I had only one semester of Mandarin under my belt (and most of that only half-remembered) when I moved to Taiwan after college to do mission work. My job was to teach English and Bible classes at Concordia Middle School in Chiayi, Taiwan—a school with more than two thousand students, all Taiwanese, the vast majority of whom are not believers when they begin learning at the school.
My teaching position required only English, while Taiwanese faculty did Mandarin-language chapel, small groups, and other Christian ministry. However, small-town Taiwan had very little English signage and few comfortable English speakers, so learning Mandarin was a definite priority. In weekly lessons with my tutor, I carefully repeated the phrases I needed for daily communication. “I am American.” “Where is the bathroom?” “I want passion fruit green tea, less sugar, less ice.” (That one was crucial!)

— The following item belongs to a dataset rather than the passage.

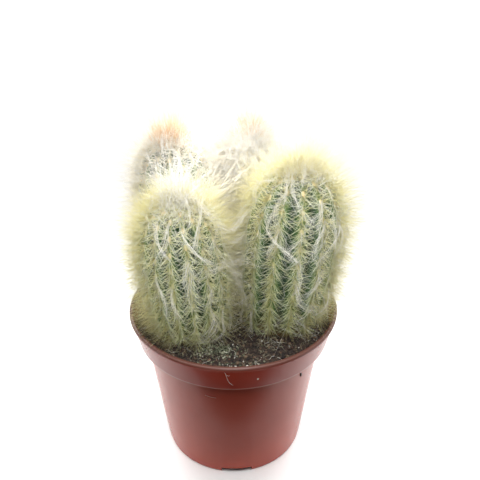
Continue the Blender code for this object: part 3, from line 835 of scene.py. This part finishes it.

At the same time, a couple of co-workers and I began studying with two Taiwanese women from our church—older women who came to our dormitory once a week to teach us the Creed and the Lord’s Prayer, line by line, Chinese character by Chinese character. Few of these words were familiar to me in Chinese, and almost none were words I could use in daily conversation. (Almighty and Pontius Pilate don’t come up too often!) But I was determined to be able to speak the Creed together with Taiwanese Christians in the pews of Salvation Lutheran Church on Sunday mornings. At a time when life had been turned upside down, there was great comfort in the familiarity of worship—liturgy, the Lord’s Prayer, creeds, even familiar hymns—and even more comfort in having a place to be where I belonged and where there was more that united us as Christ followers than separated us by language and culture.
The first thing that caught my attention as I learned the Creed in Mandarin was simply how much more I focused on each word as I was struggling to learn new vocabulary. Flipping word order to create Mandarin phrases (e.g., Father Almighty becomes Entirely Able Father) and thinking about individual Chinese characters (e.g., Communion of Saints becomes Holy Followers One Body) made me think in new ways about church language. It was not so much the meaning was different in Mandarin as it was fresh to my ears.
The words I did know from my basic Mandarin study also caught my attention and drew my mind to the ways our Christian confession of faith touches on physical, practical, and daily things. Father, 父, is a basic word for family relations and also a title for the Almighty. Earth (or ground or soil), 土, is one of the most basic elements of our surroundings and also the work of God’s creative power. Born, 生, is a key character to recognize so I could put my birth date on a form and also the key to the coming of our Messiah. Sit, 坐, and right, 友, are important directional words for daily life and also a picture of Christ’s heavenly reign. Flesh (or meat), 肉, is a character I read all the time on menus (cow flesh, pig flesh, chicken flesh) and also a description of the mortal body we each have that will someday live again! (Literally translated, the phrase “the resurrection of the body” is “flesh body again live”!)
Learning the Creed in Mandarin caused me to slow down and think about familiar words again. It was a first step in gaining a basic theological vocabulary that would allow me to share the Gospel with Mandarin speakers. And it connected me to Christian brothers and sisters on a small, tropical island 7,460 miles from my Iowa hometown.
But it doesn’t take learning the Creed in another language to experience these things. Studying the Creed helps you slow down and think again about familiar words. Digging into the Creed gives you a theological vocabulary and a framework for sharing the Gospel with others. And confessing the Creed unites you with believers across every continent, culture, language, and two thousand years of human history.
After all, we are holy followers one body.